February 13, 2006
The archbishop of Paris and head of the Roman Catholic Church in France, Andre Vingt-Trois, said that France was doomed to a “pandemic of anti-Semitism” during a visit to Israel.
“France is doomed to a pandemic of anti-Semitism,” he told a news conference in Tel Aviv with Israeli Tourism Minister Isaac Herzog after arriving on his first visit to the Holy Land.
“The feeling is fueled by a certain amount of events but we can be French and Catholic and not be frightened about meeting Jews and even enjoy it.”
Calling himself “sensitive” to the feelings of French Jews who have suffered from anti-Semitism, he said that the “situation of Judaism in France and of Jews can only be followed with vigilance”.
“They (Jews) know that in a serious situation, we are ready to be at their side,” Vingt-Trois said, emphasising the “importance of relations between the Catholic church and Judaism”.
The archbishop said he intended to convey a message of “hope” during his five-day visit to the Holy Land accompanied by 600 clerics.
“Those committed to building peace can transform what can appear a situation of hopelessness into one of security,” he said.
In June, Israeli Prime Minister Ehud Olmert paid tribute to France’s efforts to combat anti-Semitism, after meeting leaders of the country’s 600,000-strong Jewish community.
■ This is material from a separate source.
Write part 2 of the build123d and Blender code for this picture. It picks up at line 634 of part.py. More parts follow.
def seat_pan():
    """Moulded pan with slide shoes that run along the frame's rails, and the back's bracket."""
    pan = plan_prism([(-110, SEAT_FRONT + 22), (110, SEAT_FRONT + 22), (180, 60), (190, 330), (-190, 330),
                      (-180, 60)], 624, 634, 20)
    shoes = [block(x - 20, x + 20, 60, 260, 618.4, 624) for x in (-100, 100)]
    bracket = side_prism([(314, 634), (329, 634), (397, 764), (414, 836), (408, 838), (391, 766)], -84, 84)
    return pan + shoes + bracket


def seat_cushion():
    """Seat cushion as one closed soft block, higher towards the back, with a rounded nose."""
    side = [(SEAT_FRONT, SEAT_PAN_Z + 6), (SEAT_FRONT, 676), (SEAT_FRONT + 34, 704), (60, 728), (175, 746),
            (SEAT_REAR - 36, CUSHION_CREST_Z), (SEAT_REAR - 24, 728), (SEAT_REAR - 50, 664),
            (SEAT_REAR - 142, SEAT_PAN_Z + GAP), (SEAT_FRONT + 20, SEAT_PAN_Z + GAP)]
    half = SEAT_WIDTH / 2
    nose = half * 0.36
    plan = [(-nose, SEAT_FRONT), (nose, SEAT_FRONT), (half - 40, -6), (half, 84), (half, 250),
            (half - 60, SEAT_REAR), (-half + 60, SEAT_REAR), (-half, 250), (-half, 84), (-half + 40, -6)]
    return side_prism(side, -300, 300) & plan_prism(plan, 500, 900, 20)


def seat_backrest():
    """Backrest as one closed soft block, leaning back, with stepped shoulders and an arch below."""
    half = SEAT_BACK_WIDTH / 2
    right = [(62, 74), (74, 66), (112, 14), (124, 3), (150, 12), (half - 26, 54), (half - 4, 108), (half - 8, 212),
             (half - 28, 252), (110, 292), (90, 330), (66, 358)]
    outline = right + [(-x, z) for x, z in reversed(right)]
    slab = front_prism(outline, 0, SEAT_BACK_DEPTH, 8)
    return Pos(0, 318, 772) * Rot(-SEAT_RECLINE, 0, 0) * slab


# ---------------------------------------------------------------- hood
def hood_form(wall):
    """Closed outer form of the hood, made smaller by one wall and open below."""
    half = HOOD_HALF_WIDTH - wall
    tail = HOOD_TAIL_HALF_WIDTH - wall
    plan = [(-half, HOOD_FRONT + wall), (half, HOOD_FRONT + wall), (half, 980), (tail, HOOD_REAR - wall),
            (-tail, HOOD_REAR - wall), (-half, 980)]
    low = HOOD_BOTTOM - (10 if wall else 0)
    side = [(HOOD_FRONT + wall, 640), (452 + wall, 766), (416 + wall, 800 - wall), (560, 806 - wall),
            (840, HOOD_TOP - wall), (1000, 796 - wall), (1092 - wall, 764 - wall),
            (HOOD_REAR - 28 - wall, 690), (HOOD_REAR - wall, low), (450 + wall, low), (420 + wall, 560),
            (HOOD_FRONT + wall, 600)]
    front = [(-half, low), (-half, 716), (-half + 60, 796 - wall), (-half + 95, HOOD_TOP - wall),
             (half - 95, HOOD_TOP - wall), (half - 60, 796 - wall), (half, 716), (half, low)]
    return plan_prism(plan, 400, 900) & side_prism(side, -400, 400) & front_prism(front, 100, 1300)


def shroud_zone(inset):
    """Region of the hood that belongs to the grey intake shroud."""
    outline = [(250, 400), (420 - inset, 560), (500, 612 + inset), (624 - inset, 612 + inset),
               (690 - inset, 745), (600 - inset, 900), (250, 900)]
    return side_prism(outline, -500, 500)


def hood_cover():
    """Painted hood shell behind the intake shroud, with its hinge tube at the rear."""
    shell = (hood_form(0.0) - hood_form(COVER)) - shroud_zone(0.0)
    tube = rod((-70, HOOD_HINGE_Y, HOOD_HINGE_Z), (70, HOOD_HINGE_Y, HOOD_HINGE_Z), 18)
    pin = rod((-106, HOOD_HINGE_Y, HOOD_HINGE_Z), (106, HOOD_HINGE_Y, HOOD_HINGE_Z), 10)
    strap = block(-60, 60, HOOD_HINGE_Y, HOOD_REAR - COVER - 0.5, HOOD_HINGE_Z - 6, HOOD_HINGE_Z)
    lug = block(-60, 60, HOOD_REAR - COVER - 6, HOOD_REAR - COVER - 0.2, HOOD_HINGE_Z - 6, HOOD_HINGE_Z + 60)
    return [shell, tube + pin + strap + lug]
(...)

French-Israeli relations have often been strained over the question of anti-Semitism — France is home to the world’s third largest Jewish community as well as Europe’s largest Muslim population, at five million.
In incendiary comments made in 2004, Israel’s then prime minister Ariel Sharon urged French Jews to emigrate immediately to Israel, due to the threats he said they faced at home.